McCaa, 963 N.E.2d 24, 30 (Ind. Ct. App. 2012) (stating that when officer has reasonable
suspicion based upon specific and articulable facts that occupant of car is committing a
crime, officer may briefly detain occupant to conduct limited “non-invasive” search such as a
“pat down” for weapons, a license and registration check, or field sobriety tests).

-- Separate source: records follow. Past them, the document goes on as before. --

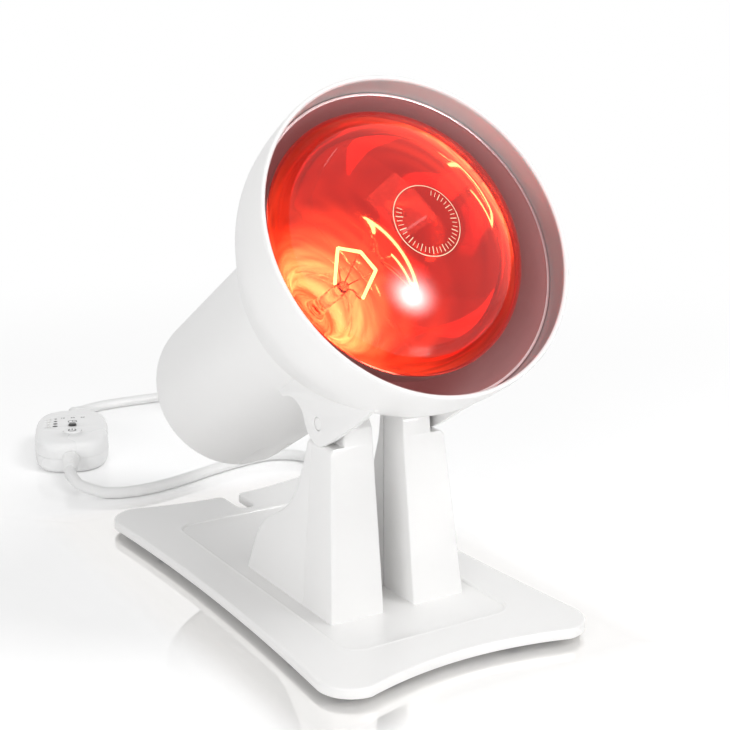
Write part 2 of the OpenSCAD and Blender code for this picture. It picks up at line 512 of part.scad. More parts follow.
// from the control to the coil, and from the coil to the plug
mains_path = concat([from_control(0, relief_end, half_z), from_control(0, relief_end + 1.5, half_z)],
    smooth([from_control(0, relief_end + 7, 9.3), [-10, 353, 6], [0, 361.5, floor_z], [17, 367, floor_z], [48, 367, floor_z], [76, 363, 4.2],
    [95, 360, 4.5]], 2));
plug_axis = [150, 292, 8];
plug_path = concat([[plug_axis[0], plug_axis[1], plug_axis[2]], [plug_axis[0], plug_axis[1] + 1.5, plug_axis[2]]],
    smooth([[149.9, 296, 8], [149.6, 303, 8]], 3));
module mains_cord() color([0.9, 0.9, 0.9]) {
    tube(mains_path, cord_r, 12);
    tube(plug_path, cord_r, 12);
}
module cord_coil() color([0.9, 0.9, 0.9]) translate([coil_at[0], coil_at[1], coil_bottom]) rotate_extrude($fn = 96)
    translate([coil_mid - 7, 0]) square([14, 21]);
module cord_tie() color([0.15, 0.15, 0.15]) translate([coil_at[0], coil_at[1] - coil_mid, 0]) rotate([90, 0, 90])
    translate([0, 0, -3]) linear_extrude(6) difference() {
        translate([-8.2, 0.1]) square([16.4, 23]);
        translate([-7.3, 0.9]) square([14.6, 21.3]);
    }
module plug_body() color(white) translate([plug_axis[0], plug_axis[1], 0]) {
    translate([-11, -54, 0.1]) cube([22, 26, 15.9]);
    translate([0, -28, plug_axis[2]]) rotate([-90, 0, 0]) rotate_extrude($fn = 48) polygon([[0, 0], [6.5, 0], [6.5, 4], [4.1, 28], [0, 28]]);
}
module plug_blades() color(brass_c) translate([plug_axis[0], plug_axis[1] - 54, plug_axis[2]])
    for (x = [-6.35, 6.35]) translate([x - 0.75, -17, -3.2]) cube([1.5, 17, 6.4]);

// puts a piece of the base's layout into the lamp's frame, whose origin is on the table under the middle of its box
module in_frame() translate([0, frame_shift, 0]) children();

in_frame() base_top();
in_frame() ballast_plate();
in_frame() base_cover();
in_frame() rubber_feet();
in_frame() cover_screw_set();
in_frame() post_screw_set();
in_frame() post_front_left();
in_frame() post_rear_left();
in_frame() post_front_right();
in_frame() post_rear_right();
in_frame() pivot_screws();
in_frame() pivot_nuts();
in_frame() friction_washers();
in_frame() pivot_caps();
in_frame() lamp_relief();
in_frame() cord_clamp();
in_frame() post_wires();
in_frame() shade();
in_frame() shade_liner();
in_frame() rear_body();
in_frame() shade_screws();
in_frame() ear_left();
in_frame() ear_right();
in_frame() ear_screws();
in_frame() lampholder();
in_frame() holder_shell();
in_frame() centre_contact();
in_frame() holder_screws();
in_frame() holder_terminals();
in_frame() holder_bar();
in_frame() holder_bar_screws();
in_frame() head_wires();
in_frame() bulb_face();
in_frame() bulb_reflector();
in_frame() bulb_cap();
in_frame() cap_insulator();
in_frame() cap_tip();
in_frame() bulb_stem();
in_frame() bulb_supports();
in_frame() bulb_filament();
in_frame() control_top();
in_frame() control_bottom();
in_frame() control_screw_set();
in_frame() control_board();
in_frame() control_switches();
in_frame() control_leds();
in_frame() control_triac();
in_frame() timer_button();
in_frame() power_button();
in_frame() relief_lamp_side();
in_frame() relief_mains_side();
in_frame() lamp_cord();
in_frame() mains_cord();
in_frame() cord_coil();
in_frame() cord_tie();
in_frame() plug_body();
in_frame() plug_blades();
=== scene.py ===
"""Dresses the heat lamp: red reflector bulb, tilting bell housing, two posts, flat base, timer control and cords."""
import math

import bmesh
import bpy
from bpy.props import FloatProperty, FloatVectorProperty, PointerProperty
from mathutils import Matrix, Vector


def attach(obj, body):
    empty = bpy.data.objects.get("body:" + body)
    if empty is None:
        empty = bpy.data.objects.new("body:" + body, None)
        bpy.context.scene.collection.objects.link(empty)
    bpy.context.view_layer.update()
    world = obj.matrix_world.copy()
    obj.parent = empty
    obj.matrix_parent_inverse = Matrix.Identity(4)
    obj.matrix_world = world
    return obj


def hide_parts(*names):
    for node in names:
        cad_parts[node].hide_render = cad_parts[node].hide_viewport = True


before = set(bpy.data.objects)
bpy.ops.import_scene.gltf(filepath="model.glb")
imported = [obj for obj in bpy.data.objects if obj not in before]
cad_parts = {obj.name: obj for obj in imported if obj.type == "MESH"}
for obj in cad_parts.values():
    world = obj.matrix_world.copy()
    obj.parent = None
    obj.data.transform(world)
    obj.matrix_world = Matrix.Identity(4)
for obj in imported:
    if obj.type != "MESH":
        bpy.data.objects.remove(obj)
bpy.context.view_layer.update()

bl_info = {
    "name": "Heat lamp pieces",
    "version": (1, 0, 0),
    "blender": (4, 5, 0),
    "location": "3D View > Sidebar > Heat Lamp",
    "description": "Builds the visible pieces of a red heat lamp around its packed solids",
    "category": "Add Mesh",
}

MM = 0.001
MOVE_Y = -2.4  # the lengths below are laid out from a line 2.4 mm behind the middle of the lamp's box
HEAD_TILT = math.radians(30.8)
RIM_MIDDLE = (0.0, -86.0, 195.8)
BULB_SHIFT = (-1.5, 3.6)
PIVOT = (-46.0, 101.2)
BODY_FRONT, BODY_REAR = -86.5, -236.2


# ---------------------------------------------------------------- sizes and colours a user may change
def colour(name, about, value):
    return FloatVectorProperty(name=name, description=about, subtype="COLOR", size=3, min=0, max=1, default=value)


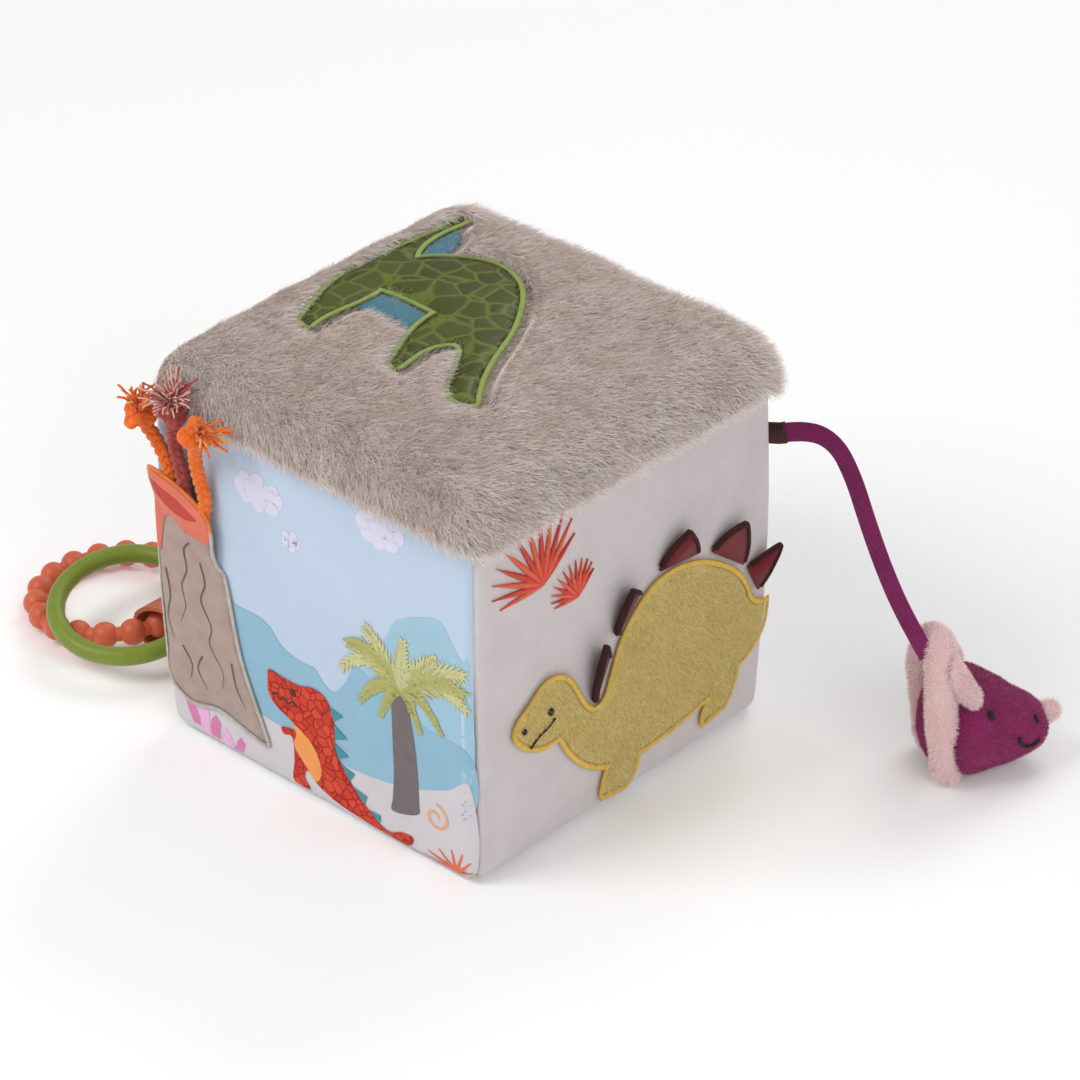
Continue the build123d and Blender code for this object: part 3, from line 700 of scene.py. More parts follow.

Accordingly, Deputy Fields’s request that Wisler perform field sobriety tests was
constitutional. Wisler then failed all four tests. Wisler does not argue that the results of the
field sobriety tests failed to establish probable cause for Deputy Fields to offer him the
chemical breath test. Accordingly, the trial court did not abuse its discretion in admitting the
evidence ticket.
Affirmed.
VAIDIK, J., and BRADFORD, J., concur.
7
The State argues that Deputy Fields’s observations alone are sufficient to establish probable cause
that a driver is intoxicated, citing State v. Johnson, 503 N.E.2d 431 (Ind. Ct. App. 1987), trans. denied. We
think that the State’s reading of Johnson is overly broad. The Johnson court stated that Johnson’s speeding
and the smell of alcohol emanating from him established probable cause to justify offering a breathalyzer test.
Id. at 432. The Johnson court went on to emphasize that it was not implying that “a police officer may stop a
vehicle the driver of which has done nothing wrong, and if he then observes indications of drinking base
probable cause upon such observation.” Id. at 433.